Beyond specifying the use of proprietary information, NDAs serve a broader function than many business owners realize. The greatest threat to confidential and sensitive information often comes from internal sources, including employees, which means NDAs are not only about external negotiations but also about establishing internal safeguards through legally-enforced deterrence.

More than a third of Americans are currently bound by NDAs, which helps normalize their use across ordinary business relationships rather than only high-profile corporate transactions. Unfortunately, laws regarding NDAs can vary wildly from state to state, so business owners looking to use them need to be well-informed about the local rules and regulations governing their use.

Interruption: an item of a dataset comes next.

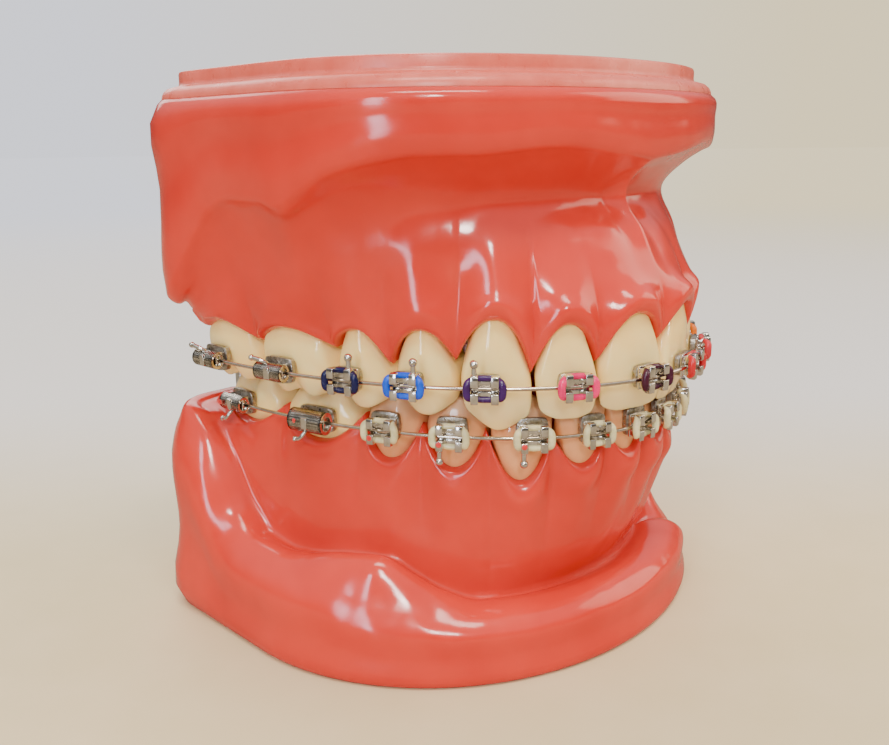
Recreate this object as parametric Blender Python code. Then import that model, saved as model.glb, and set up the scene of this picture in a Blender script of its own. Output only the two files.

California law provides a specific framework for this issue through the California Uniform Trade Secrets Act. Under Civil Code section 3426.1, a trade secret includes a formula, pattern, method, process, or technique that derives economic value from not being generally known and is subject to reasonable efforts to maintain secrecy.

That definition matters because it sets a real threshold for what the law may protect. An NDA can help preserve confidentiality, but it is strongest when the business is also behaving as though the information is genuinely worth protecting.

Choosing Between Unilateral, Mutual, and Multilateral NDAs

Not every NDA serves the same function. There are three primary types of NDAs, each intended to provide protection based on how information is shared between parties. 

A unilateral NDA is the common one-way format in which one party discloses confidential information, and the other agrees to keep it secret. This is often the right fit when only one party is required to disclose critical information, as in the case of a seller who discloses financials early in acquisition talks or a company that hires a contractor to work with sensitive internal systems.

A mutual NDA, on the other hand, is used when two parties must share essential information with one another to conduct their business. Mutual NDAs are commonly used during negotiations for mergers, joint ventures, strategic partnerships, or similar business relationships where each side needs protection during evaluation and negotiation.

A multilateral NDA is used when a business deal involves three or more entities, with at least one party disclosing sensitive information. These agreements are less common, but they can simplify a complicated transaction by covering all parties under a single framework rather than requiring separate unilateral or bilateral agreements.

What Makes an NDA Enforceable in California

NDAs are a powerful tool for protecting proprietary information, but their effectiveness depends heavily on their specificity. When determining whether an NDA is enforceable, courts assess whether the agreement is drafted with sufficient clarity to define what is protected, and overly broad agreements tend to be discounted during proceedings.

One of the most important issues is the definition of confidential information. Many businesses fall into the trap of using broad language that says, in effect, “all confidential information and trade secrets are protected,” without clearly identifying what that means in practice.

That kind of catch-all language creates risk because courts are less likely to enforce a vague secrecy obligation that leaves the receiving party guessing. A stronger NDA identifies categories of information with enough precision that both sides can understand what is covered.

Specifying the duration of the agreement is another integral aspect of a well-crafted NDA. For general confidential business information, a fixed term of one to five years is often typical, while information that truly qualifies as a trade secret may justify protection for as long as it remains secret.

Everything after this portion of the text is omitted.